Supplied data:
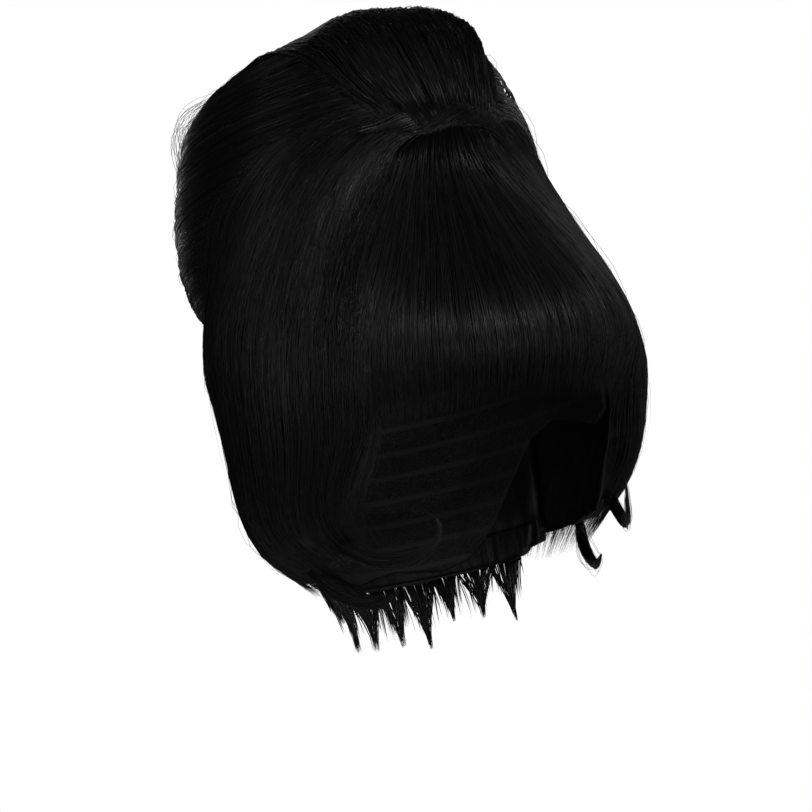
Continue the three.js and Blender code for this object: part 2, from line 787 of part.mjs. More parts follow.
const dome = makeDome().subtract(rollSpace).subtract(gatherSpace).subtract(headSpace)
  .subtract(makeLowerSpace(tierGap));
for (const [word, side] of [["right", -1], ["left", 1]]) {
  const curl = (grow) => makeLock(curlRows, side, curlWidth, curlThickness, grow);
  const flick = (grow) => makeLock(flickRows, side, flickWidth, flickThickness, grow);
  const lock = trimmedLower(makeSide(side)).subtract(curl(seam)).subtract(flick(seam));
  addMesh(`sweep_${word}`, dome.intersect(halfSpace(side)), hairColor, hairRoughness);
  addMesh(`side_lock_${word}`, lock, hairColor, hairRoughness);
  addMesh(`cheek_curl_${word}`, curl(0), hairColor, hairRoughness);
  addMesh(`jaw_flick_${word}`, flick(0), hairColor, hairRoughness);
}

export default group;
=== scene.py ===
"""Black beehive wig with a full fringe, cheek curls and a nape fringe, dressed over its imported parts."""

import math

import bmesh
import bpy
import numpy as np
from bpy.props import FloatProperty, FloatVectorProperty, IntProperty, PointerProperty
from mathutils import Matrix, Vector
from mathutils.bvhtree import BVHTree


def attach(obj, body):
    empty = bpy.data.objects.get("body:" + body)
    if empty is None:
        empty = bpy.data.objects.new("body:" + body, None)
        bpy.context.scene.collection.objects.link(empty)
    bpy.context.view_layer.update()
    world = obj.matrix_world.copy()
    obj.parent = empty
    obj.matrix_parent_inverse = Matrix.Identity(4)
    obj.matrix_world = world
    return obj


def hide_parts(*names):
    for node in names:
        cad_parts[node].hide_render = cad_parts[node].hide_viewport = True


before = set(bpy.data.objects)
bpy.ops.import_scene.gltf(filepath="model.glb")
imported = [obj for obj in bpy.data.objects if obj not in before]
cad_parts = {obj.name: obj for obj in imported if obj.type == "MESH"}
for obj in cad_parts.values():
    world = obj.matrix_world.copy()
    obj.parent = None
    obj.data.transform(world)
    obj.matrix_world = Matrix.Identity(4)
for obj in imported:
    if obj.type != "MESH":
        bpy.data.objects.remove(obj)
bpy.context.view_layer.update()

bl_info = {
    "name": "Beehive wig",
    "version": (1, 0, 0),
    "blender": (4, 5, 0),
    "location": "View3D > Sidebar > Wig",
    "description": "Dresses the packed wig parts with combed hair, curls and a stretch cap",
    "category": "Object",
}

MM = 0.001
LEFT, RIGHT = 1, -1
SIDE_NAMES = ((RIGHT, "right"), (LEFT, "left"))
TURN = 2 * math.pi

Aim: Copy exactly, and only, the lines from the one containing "bpy.data.objects.remove(obj)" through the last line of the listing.

Answer in full:
        bpy.data.objects.remove(obj)
bpy.context.view_layer.update()

bl_info = {
    "name": "Beehive wig",
    "version": (1, 0, 0),
    "blender": (4, 5, 0),
    "location": "View3D > Sidebar > Wig",
    "description": "Dresses the packed wig parts with combed hair, curls and a stretch cap",
    "category": "Object",
}

MM = 0.001
LEFT, RIGHT = 1, -1
SIDE_NAMES = ((RIGHT, "right"), (LEFT, "left"))
TURN = 2 * math.pi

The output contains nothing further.